§ STATED TASK
Return verbatim the inclusive range of lines running from the line that contains "from mathutils import Matrix, Vector, noise" to the line that contains "cad_parts[node].hide_render = cad_parts[node].hide_viewport". Omit every other line.

§ SUPPLIED MATERIAL
************
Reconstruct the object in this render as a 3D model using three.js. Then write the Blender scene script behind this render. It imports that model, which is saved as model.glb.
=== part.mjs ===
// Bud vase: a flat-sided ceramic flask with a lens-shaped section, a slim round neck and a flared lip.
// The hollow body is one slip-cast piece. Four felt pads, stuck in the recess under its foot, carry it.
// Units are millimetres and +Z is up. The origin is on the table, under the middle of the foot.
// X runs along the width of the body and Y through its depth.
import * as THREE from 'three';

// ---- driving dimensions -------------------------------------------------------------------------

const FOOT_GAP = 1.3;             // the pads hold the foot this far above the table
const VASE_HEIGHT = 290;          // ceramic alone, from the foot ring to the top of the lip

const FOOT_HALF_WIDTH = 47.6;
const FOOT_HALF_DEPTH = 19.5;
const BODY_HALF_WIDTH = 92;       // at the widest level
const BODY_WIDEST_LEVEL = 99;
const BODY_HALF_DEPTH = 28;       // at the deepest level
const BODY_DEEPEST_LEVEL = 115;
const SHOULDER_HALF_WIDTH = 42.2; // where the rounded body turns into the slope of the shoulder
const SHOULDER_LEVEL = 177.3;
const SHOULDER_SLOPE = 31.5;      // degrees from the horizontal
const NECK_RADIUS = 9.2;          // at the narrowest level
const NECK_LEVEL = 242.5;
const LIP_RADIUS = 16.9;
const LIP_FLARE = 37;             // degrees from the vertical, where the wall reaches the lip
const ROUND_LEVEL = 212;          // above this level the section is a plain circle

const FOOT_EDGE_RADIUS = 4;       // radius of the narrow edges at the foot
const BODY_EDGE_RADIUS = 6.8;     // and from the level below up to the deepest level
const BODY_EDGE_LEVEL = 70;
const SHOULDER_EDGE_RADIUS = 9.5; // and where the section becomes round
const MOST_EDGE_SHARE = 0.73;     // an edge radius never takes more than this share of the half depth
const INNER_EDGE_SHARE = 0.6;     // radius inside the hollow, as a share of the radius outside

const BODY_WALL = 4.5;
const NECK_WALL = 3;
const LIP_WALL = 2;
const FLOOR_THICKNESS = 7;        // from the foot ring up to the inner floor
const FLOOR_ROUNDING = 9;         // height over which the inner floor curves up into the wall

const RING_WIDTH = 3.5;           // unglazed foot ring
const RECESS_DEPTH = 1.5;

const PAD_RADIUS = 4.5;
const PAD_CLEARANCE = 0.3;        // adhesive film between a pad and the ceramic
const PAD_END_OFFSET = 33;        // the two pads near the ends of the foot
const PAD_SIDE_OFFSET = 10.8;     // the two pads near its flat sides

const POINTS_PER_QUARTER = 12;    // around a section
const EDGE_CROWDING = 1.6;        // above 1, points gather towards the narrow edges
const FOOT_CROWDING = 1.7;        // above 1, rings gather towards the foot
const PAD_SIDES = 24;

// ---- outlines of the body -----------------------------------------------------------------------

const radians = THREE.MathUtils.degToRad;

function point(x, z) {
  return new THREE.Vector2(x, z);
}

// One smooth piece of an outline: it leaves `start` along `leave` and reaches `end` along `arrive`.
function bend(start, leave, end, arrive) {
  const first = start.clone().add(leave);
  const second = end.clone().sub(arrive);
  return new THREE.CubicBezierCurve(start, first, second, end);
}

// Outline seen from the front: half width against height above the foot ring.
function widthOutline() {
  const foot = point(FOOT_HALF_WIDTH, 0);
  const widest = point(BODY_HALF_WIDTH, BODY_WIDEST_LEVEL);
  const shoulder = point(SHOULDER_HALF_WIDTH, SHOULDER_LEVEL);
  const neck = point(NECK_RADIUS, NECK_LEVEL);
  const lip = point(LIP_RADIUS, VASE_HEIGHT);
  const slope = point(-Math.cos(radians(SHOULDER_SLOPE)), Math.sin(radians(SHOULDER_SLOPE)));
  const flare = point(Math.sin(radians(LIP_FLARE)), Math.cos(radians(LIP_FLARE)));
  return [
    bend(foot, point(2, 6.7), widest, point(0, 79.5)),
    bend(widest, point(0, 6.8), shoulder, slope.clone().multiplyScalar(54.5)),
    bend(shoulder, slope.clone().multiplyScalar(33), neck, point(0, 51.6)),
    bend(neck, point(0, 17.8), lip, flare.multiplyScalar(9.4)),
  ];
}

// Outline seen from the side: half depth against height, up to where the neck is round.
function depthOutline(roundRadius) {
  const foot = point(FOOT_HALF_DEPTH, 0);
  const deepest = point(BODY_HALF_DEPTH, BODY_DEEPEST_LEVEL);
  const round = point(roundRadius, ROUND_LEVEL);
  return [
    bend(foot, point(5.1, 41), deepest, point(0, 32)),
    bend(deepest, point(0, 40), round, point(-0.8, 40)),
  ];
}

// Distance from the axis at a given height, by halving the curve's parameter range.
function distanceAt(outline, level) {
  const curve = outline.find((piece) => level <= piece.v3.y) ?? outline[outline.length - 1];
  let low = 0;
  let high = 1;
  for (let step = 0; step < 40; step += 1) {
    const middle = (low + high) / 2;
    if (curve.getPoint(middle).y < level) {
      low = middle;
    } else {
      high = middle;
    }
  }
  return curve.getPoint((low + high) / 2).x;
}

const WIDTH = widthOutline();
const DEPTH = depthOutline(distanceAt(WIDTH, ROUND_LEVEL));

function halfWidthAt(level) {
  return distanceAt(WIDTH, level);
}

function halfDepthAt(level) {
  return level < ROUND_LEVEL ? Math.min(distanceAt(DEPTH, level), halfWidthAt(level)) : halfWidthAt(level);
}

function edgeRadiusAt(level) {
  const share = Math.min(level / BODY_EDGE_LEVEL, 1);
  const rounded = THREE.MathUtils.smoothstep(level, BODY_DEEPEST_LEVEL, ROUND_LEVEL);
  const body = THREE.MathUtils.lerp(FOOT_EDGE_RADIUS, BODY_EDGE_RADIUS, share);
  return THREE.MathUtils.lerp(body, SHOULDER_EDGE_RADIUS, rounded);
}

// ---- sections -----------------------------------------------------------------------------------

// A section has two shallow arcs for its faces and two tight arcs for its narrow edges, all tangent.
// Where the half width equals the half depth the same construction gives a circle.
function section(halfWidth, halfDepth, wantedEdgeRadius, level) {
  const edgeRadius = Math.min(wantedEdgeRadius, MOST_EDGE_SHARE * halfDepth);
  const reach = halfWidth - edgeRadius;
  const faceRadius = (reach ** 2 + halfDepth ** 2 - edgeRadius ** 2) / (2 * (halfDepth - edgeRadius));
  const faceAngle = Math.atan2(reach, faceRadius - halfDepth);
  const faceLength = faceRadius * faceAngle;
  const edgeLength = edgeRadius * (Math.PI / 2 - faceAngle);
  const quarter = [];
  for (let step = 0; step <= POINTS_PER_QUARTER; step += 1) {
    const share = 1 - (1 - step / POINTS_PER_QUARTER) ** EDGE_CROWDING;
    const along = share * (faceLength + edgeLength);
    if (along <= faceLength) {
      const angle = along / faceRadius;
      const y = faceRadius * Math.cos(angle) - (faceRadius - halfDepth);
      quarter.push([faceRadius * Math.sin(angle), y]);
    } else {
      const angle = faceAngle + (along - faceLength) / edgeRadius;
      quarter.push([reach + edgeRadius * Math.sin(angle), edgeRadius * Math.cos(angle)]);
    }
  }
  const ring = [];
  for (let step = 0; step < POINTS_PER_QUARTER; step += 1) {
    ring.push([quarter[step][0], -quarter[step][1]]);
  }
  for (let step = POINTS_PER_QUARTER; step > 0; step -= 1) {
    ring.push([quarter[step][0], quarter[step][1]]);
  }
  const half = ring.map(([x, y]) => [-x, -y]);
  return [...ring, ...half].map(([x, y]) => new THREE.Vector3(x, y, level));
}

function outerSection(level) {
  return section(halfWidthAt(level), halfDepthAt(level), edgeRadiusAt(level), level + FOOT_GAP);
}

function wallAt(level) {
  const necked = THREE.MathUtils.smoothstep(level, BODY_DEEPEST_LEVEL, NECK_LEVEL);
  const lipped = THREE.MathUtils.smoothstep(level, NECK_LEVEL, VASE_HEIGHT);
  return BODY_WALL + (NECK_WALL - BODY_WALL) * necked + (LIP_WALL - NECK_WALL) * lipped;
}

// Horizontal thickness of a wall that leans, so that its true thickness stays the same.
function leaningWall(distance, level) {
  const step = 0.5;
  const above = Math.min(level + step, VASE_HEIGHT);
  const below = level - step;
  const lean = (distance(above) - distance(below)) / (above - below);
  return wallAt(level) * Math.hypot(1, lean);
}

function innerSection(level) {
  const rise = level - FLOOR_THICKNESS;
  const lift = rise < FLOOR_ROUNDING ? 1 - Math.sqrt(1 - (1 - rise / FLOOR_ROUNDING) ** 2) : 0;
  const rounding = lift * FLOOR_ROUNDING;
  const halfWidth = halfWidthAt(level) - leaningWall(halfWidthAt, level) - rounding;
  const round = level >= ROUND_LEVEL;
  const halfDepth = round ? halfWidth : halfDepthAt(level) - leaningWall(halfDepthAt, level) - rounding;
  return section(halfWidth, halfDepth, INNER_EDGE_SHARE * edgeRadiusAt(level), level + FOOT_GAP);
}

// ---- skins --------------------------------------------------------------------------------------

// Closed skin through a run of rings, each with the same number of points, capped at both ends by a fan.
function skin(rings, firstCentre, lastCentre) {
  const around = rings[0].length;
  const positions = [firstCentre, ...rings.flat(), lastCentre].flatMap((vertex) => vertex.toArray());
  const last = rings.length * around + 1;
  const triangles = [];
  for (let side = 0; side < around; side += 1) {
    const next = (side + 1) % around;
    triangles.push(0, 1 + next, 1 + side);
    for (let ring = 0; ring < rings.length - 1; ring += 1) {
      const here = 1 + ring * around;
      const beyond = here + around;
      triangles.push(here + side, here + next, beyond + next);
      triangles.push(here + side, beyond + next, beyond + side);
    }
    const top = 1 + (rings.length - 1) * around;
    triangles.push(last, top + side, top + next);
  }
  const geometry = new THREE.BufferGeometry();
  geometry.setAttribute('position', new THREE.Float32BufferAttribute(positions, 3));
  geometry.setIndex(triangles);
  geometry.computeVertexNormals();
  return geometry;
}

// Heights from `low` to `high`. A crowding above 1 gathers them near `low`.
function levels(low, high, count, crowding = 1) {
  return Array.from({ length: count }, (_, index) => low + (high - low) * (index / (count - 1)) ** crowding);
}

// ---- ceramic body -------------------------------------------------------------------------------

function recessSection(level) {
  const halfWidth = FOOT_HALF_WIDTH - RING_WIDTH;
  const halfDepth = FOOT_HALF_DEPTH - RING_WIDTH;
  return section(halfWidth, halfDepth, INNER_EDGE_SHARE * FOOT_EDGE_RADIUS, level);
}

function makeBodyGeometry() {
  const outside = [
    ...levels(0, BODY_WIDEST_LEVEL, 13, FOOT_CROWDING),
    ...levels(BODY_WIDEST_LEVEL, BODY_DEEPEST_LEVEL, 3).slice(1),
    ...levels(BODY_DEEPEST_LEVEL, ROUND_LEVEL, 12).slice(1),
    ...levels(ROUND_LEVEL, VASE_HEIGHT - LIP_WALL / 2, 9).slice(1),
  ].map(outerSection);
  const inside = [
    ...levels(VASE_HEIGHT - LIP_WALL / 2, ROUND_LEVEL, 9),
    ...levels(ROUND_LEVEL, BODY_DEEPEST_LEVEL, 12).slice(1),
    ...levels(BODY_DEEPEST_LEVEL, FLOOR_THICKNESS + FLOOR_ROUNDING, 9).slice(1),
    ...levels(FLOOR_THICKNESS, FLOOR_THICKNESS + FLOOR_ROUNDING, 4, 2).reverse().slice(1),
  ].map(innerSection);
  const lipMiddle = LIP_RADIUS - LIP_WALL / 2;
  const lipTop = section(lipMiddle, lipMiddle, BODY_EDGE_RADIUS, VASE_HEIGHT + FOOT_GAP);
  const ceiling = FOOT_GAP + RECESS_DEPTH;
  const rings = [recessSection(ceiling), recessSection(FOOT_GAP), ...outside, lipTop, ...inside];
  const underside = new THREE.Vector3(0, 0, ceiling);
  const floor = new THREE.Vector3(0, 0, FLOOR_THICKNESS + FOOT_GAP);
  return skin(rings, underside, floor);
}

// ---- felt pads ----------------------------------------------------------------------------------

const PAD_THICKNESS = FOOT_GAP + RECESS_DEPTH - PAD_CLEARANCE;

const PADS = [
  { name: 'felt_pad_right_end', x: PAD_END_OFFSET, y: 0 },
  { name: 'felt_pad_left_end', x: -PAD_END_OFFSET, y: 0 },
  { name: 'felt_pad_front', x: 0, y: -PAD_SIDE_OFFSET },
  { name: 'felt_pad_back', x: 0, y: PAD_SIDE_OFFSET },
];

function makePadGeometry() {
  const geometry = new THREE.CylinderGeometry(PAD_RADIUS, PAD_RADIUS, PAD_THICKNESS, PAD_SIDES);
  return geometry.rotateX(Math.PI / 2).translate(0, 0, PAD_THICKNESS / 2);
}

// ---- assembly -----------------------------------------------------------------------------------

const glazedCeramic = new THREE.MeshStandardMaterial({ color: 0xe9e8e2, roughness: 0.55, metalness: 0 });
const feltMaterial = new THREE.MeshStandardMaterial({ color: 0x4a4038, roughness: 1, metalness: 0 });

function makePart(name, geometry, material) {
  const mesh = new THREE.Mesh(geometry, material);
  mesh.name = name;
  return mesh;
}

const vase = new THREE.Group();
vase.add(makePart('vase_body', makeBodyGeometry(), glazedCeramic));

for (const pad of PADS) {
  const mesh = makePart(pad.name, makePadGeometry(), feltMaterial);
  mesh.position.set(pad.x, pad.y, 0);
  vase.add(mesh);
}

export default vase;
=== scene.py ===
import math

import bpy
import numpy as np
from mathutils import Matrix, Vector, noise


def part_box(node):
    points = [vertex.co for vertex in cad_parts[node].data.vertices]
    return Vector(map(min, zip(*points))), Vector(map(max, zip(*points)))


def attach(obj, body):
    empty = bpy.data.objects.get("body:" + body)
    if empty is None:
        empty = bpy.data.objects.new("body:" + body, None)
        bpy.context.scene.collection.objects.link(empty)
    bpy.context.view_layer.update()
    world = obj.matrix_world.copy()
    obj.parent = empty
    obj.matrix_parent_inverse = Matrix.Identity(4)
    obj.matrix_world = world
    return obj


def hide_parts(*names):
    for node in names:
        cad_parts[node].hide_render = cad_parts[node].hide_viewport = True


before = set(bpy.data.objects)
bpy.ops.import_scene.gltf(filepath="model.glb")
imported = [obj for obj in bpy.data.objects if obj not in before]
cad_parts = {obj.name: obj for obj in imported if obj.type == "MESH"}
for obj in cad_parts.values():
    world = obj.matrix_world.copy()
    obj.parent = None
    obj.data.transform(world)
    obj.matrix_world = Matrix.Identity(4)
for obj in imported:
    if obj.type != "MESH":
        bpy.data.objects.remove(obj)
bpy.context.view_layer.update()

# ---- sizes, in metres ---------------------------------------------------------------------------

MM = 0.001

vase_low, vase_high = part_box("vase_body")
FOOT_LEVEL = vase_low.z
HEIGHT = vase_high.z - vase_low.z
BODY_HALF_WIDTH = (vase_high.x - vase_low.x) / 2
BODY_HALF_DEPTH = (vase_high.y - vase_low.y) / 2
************
§ ANSWER IN FULL
from mathutils import Matrix, Vector, noise


def part_box(node):
    points = [vertex.co for vertex in cad_parts[node].data.vertices]
    return Vector(map(min, zip(*points))), Vector(map(max, zip(*points)))


def attach(obj, body):
    empty = bpy.data.objects.get("body:" + body)
    if empty is None:
        empty = bpy.data.objects.new("body:" + body, None)
        bpy.context.scene.collection.objects.link(empty)
    bpy.context.view_layer.update()
    world = obj.matrix_world.copy()
    obj.parent = empty
    obj.matrix_parent_inverse = Matrix.Identity(4)
    obj.matrix_world = world
    return obj


def hide_parts(*names):
    for node in names:
        cad_parts[node].hide_render = cad_parts[node].hide_viewport = True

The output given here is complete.